Actually, the show, which we saw at the Pacific Cinemateque last night, is somewhat more than that. It’s really three shows for the price of one — there’s a slide show (“The Big Slide Show”), the film, and a discussion with the audience. “The Big Slide Show” kicks the whole thing off. Glover showed and performed pages from eight books he had made by taking old books he had found and altered by editing the text and adding pictures and comments. The results varied from hilarious to profoundly disturbing and were the most flat-out entertaining part of the evening. In fact, I really dug them — to the point of thinking I’d like to do something like that myself. I’ve always liked the odd timeliness of old and forgotten ephemera and the idea of layering new things on top of old.

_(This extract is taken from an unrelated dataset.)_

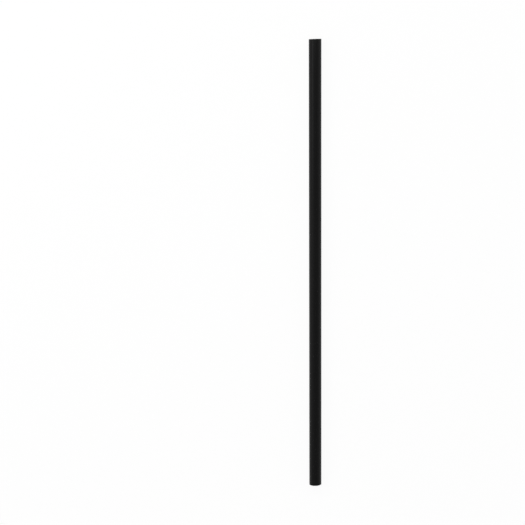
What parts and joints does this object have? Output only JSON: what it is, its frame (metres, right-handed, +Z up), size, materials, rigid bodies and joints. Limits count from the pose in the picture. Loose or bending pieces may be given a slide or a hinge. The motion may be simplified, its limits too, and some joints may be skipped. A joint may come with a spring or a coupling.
{
  "type": "reusable plastic drinking straw",
  "caption": "Straight reusable drinking straw: a thin-walled round black plastic tube, open right through, with square-cut ends whose edges are softened.",
  "frame": {"origin": "on the surface that the straw lies on, under the middle of its length", "axes": "+Y along the tube's axis towards the mouth end, +Z up from the surface, +X to the right when seen from above with the mouth end at the top"},
  "size_m": [0.006, 0.22, 0.006],
  "materials": {
    "black_polypropylene": "extruded polypropylene coloured black in the mass, with a satin skin and fine lines along the tube from the die"
  },
  "bodies": {
    "root": {"straw": "black_polypropylene"}
  },
  "joints": []
}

The second part of the show was a screening of the first part of his planned “IT” trilogy, What is it? This is a calculatedly strange and provocative film. Featuring a cast of mostly actors with Down’s Syndrome, a few monkey-headed porn actresses and the screams of Fairuza Balk, It is a piece of latter-day art-filmy surrealism. Unlike a hundred similar film-school projects, though, Glover is able to avoid the pitfalls of pretentiousness (or worse, tediousness) by injecting it with liberal doses of self-aware humour, technical skill and a strong — if not always obvious — vision.

The film was followed by a long — if sometimes rambling — Q & A. While the film is definitely surreal and experimental rather than narrative, Glover made it clear he is no obscurantist — in fact, he was pleasantly open and unpretentious. He talked about how he wanted to create something that would offend and provoke, and give people something to think about, as a kind of antidote to the unchallenging blandness of most modern cinema. To be honest, I think it’s great that he’s trying to do that, as well as personally engaging his audience with his live shows. He claims no plans to ever release this or the other “IT” movies on DVD, both because he wants to use the tour to recoup his production costs, and because he wants to prevent the films from losing the kind of context they get from having the creator accompany them on this kind of road show.

And seriously? This film needs that — What is it? is not a self-contained film so much as a jumping-off point for Crispin Glover to personally engage the audience. Without his exigesis it’s.. well, not a bad film, perhaps — but definitely an incomplete and unsatisfying one. With it, it’s a good night out that leaves you with plenty to chew over on the way home.